Ephésiens 5,21-6,4  ou  Jean 3,1-2+21-24

« Homme et femme, il le fit »

Suzanne van Der Mersch

Homme et femme, Famille, terre d’espérance, Christus n° 246 HS, p. 23s

 

Notre époque découvre la nécessité du face à face de l’homme et de la femme et s’y livre dans une grande diversité d’applications, à des niveaux de valeur extrêmement différents, de la spiritualité conjugale à toutes les expériences sexuelles que certains croient indispensables à leur équilibre.

Cette vision nouvelle de la relation homme-femme, transposée sur le plan de la foi, nous ramène à l’Ancien Testament. Heureux retour d’ailleurs, non une régression mais un progrès, car il assainit un climat pollué par les tabous, et libère la croissance de l’humanité entravée par la minorisation de la femme. Les excès et la médiocrité de bien des relations ne sauraient cacher la valeur de ce qui se cherche.

Pour le peuple de la Bible, c’est dans sa dualité même que l’être humain est à l’image de Dieu.
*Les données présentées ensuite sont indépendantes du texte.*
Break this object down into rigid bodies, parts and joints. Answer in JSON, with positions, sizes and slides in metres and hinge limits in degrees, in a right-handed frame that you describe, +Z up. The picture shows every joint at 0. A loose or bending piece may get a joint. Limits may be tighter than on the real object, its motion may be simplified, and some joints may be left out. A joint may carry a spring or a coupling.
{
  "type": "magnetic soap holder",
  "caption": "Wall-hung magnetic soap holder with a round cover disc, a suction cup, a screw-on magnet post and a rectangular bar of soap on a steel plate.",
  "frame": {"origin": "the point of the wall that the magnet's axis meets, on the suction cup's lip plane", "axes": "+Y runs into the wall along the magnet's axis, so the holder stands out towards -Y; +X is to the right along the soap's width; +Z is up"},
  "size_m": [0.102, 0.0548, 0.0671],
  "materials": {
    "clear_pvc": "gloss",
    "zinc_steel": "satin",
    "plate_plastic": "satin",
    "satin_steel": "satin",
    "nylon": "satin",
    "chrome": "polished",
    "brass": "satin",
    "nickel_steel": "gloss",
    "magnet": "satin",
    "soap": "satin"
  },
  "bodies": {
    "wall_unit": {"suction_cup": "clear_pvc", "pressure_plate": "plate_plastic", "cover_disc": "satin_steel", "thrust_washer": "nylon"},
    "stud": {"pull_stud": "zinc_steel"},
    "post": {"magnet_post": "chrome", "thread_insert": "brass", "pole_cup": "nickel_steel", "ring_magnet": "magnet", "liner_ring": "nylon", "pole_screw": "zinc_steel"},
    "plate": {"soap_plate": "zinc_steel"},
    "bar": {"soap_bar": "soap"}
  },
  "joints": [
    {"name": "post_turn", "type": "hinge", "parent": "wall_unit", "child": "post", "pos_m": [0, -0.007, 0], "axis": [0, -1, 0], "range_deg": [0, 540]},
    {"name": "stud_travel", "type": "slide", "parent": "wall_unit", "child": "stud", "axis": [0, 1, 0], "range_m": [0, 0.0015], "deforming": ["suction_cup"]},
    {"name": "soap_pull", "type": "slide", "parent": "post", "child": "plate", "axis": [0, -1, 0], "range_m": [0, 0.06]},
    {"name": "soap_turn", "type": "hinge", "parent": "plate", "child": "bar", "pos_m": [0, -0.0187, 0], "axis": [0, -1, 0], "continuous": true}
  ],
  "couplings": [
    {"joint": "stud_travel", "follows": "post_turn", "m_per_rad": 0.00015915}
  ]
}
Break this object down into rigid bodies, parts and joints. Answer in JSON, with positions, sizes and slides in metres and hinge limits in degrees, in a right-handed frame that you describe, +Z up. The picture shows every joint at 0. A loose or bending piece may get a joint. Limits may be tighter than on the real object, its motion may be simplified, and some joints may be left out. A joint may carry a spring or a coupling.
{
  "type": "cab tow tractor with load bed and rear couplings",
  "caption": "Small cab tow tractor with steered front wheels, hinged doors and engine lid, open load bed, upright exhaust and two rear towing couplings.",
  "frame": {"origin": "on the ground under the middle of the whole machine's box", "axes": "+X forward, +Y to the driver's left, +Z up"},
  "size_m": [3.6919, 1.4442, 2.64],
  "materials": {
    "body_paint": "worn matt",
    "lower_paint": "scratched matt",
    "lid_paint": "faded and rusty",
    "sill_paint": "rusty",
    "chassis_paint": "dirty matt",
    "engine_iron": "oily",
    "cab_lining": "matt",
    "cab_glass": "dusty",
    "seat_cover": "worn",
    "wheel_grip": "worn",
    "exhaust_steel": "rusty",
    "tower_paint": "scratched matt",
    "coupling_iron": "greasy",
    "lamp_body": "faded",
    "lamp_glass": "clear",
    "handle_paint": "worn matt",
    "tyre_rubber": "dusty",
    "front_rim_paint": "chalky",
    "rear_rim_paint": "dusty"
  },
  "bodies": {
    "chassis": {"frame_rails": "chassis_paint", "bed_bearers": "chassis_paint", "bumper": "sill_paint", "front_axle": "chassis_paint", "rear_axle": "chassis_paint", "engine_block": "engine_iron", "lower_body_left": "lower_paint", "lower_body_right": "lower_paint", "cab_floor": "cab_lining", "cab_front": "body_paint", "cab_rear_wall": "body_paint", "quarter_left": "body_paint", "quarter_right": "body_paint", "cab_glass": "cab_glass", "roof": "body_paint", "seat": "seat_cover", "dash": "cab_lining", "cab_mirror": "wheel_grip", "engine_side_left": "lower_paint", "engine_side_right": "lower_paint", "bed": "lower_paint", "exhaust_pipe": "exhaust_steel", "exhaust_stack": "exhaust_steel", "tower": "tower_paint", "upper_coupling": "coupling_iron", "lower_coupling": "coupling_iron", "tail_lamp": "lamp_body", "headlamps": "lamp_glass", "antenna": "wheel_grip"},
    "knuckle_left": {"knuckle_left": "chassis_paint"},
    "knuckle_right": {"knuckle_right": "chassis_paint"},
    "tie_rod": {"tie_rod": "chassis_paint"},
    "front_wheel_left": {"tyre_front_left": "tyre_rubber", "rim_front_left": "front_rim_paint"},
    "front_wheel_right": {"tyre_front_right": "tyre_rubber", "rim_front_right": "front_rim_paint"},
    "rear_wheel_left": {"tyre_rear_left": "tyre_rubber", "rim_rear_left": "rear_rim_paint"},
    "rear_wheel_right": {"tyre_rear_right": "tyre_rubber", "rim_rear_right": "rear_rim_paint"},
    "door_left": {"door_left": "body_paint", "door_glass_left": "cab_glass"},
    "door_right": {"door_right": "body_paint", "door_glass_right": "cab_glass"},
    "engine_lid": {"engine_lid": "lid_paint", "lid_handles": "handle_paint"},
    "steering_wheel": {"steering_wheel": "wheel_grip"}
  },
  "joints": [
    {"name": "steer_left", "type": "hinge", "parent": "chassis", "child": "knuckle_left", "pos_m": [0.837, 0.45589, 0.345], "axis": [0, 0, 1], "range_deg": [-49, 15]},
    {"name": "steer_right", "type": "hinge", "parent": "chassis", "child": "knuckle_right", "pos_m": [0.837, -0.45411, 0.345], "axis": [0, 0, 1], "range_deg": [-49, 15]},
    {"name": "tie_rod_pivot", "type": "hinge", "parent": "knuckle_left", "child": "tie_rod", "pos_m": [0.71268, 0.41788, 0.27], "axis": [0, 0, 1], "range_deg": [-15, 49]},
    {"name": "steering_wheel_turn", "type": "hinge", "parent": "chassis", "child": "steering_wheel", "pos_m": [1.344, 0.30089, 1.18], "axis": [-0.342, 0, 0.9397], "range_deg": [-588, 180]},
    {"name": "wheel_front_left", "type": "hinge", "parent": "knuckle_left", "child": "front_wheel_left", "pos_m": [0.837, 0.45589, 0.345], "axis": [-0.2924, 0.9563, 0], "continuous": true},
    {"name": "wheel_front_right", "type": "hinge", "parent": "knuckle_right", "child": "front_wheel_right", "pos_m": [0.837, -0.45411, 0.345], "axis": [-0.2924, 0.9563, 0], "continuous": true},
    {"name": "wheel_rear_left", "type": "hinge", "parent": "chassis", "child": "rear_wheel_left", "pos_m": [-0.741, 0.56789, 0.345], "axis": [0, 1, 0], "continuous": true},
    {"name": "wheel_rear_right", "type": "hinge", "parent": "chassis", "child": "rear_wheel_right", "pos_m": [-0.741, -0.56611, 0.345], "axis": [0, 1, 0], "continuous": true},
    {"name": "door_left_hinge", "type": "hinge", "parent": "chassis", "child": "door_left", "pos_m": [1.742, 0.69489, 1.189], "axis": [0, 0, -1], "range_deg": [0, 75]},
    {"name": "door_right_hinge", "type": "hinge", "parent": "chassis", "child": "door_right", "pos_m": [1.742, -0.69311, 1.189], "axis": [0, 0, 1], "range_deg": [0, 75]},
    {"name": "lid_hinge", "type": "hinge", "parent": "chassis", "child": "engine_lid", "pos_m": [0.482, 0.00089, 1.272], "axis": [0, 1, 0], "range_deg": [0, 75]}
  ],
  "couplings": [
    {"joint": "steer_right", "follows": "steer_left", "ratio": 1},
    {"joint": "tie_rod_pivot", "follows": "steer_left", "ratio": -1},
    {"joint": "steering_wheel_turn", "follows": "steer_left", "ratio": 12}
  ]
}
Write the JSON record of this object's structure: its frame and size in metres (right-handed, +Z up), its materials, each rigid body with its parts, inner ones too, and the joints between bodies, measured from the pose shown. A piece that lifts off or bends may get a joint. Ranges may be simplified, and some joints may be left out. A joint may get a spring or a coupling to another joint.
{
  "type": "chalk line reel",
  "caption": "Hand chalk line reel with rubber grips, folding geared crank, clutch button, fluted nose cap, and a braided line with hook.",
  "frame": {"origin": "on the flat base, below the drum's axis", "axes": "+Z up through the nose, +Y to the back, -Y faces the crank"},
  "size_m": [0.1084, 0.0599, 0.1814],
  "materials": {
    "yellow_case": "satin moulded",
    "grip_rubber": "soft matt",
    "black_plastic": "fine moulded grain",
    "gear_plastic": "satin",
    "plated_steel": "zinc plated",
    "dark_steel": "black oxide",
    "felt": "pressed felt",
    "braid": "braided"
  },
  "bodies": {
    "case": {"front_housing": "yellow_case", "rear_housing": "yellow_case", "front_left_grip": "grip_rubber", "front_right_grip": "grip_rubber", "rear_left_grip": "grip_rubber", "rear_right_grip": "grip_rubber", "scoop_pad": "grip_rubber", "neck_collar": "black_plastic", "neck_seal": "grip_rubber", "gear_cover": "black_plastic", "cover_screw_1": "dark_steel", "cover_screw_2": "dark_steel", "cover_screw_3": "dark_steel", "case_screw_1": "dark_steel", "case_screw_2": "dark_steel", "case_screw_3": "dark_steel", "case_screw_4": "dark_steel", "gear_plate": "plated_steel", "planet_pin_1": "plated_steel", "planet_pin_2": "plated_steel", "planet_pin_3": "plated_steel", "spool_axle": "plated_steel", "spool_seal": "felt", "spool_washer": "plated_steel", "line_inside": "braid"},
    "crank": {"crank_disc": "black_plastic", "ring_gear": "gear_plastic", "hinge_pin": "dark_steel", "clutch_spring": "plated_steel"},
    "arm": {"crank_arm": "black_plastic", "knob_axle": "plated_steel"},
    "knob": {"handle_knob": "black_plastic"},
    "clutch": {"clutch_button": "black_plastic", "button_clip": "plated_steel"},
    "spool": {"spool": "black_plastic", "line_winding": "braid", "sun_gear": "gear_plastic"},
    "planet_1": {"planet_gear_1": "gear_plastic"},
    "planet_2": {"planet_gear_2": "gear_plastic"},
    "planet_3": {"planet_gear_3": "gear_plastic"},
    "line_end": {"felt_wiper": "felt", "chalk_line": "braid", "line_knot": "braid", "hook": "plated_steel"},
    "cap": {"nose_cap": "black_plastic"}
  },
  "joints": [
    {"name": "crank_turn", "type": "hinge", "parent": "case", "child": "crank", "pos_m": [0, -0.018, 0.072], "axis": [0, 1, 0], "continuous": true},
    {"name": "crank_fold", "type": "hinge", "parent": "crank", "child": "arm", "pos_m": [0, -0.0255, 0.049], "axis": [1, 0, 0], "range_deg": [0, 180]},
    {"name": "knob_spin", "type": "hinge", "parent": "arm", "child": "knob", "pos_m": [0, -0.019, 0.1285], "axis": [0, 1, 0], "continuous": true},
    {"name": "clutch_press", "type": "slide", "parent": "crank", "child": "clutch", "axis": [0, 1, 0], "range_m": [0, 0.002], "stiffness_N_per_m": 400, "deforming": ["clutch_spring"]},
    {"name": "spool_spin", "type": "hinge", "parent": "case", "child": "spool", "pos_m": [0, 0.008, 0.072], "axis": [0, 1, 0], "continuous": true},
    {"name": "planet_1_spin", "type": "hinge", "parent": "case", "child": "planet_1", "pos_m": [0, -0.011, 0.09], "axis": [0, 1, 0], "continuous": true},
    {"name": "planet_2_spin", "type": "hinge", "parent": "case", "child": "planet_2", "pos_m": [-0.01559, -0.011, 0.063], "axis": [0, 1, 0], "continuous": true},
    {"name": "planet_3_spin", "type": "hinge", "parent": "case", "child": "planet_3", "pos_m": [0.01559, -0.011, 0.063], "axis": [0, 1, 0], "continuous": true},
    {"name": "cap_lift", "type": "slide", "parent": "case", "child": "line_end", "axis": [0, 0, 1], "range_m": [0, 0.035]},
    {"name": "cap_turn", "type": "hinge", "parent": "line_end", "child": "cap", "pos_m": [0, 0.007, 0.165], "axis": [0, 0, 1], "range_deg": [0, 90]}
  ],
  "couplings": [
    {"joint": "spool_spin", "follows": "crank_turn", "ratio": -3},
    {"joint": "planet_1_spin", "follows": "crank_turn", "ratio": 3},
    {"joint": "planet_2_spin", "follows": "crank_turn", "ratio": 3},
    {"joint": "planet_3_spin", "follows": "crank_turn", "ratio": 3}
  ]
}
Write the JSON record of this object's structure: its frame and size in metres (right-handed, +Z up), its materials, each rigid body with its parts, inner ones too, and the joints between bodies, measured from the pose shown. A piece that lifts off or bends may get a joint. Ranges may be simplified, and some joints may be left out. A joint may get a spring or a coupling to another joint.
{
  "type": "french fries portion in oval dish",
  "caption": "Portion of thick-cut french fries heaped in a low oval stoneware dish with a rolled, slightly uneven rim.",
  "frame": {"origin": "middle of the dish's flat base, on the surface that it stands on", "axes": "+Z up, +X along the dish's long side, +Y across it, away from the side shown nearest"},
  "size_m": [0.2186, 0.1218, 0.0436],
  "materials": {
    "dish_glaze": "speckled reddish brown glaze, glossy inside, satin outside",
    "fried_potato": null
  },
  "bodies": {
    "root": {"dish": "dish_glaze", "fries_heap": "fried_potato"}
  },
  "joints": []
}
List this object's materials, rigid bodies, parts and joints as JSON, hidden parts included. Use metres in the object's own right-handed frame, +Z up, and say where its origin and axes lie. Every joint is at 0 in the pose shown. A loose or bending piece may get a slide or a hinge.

C’est bien là ce que nous dit la Genèse dans son étonnant diptyque d’un symbolisme jamais épuisé. Le premier récit de la création, sobre, net, pose le fondement infrangible : Alors Dieu créa l’être humain ; à son image le créa ; homme et femme, il le fit. Le second récit, plus imagé, moins intellectuel, nous fait percevoir l’angoissante solitude de l’homme, emprisonné dans sa supériorité même sur tout ce qui l’entoure. Et c’est dans un cri d’émerveillement qu’il reconnaît celle qui est à la fois lui-même, l’os de mes os, la chair de ma chair, et l’autre, son vis-à-vis, celle qui, seule, est capable de le sortir de son isolement, de le révéler à lui-même, de l’empêcher de succomber à la tentation narcissique.

Aussi, pour le peuple hébreu, entrer dans la connaissance de Dieu, qui est avant tout le Dieu de l’Alliance, cela passe nécessairement par l’expérience de l’amour humain.

La rencontre de Dieu dans le conjoint serait-elle chose acquise ? Certainement non. C’est peut-être à la mesure de la difficulté de sa réussite qu’un véritable amour entre un homme et une femme parle de Dieu.

La pulsion de l’instinct sexuel est si puissante, si inquiétante, qu’on l’a longtemps cataloguée comme le péché. Or, dans la Genèse, il n’est pas question de cela. Le péché n’est pas dans la relation sexuelle : le péché est d’abord dans le désir d’être Dieu, de se suffire à deux. Dieu éliminé, aussitôt le dialogue se dégrade, le regard se trouble, Ils virent qu’ils étaient nus, et les cœurs se durcissent, accusent : C’est la femme qui m’a donné le fruit. Au respect de l’autre succède le désir de possession, d’assouvissement égoïste, détérioration de l’amour, pette de la liberté. C’est là une présentation simple, non simpliste, très profonde du drame humain.